Jack Warner would have assigned a faster, more exciting director than the one this film got, John G. Blystone (who usually did comedies at Hal Roach and whose brother Stanley Blystone was a character actor there), and Warners would also have given the film their usual thundering musical score. Without the infrastructure to produce and record an original score, and without a music library of their own (most Grand National films rented their scores from the Meyer Synchronizing Service, and Abe Meyer’s themes become so hauntingly familiar if you watch a lot of 1930’s “B”’s you practically want to wave to them as you hear them), Alperson and Blystone apparently decided not to use any music at all except over the opening and closing credits and as “source music” during a party being thrown by Marty Cavanaugh which Cave crashes on his way to nailing Canning.
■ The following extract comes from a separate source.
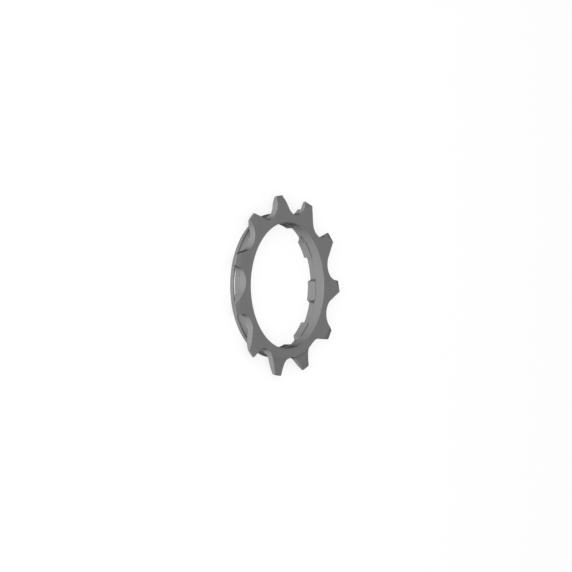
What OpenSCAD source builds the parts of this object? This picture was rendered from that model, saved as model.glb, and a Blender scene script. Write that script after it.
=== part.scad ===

Still, Great Guy is a highly competent film, Cagney delivers the goods, and except for the excruciatingly unfunny “comic relief” character Pat Haley (James Burke) who’s always spouting off blarney about Ireland (where he claims to have grown up) I kept expecting the really Irish-American Cagney to call him on, the acting is generally competent and the action well staged. And it was a blessing to see the beautiful original Grand National logo -- a clock tower whose hands “wiped” in the company’s name across the clock face -- on Great Guy after it was hacked off AMC’s print of Cagney’s other Grand National film, Something to Sing About.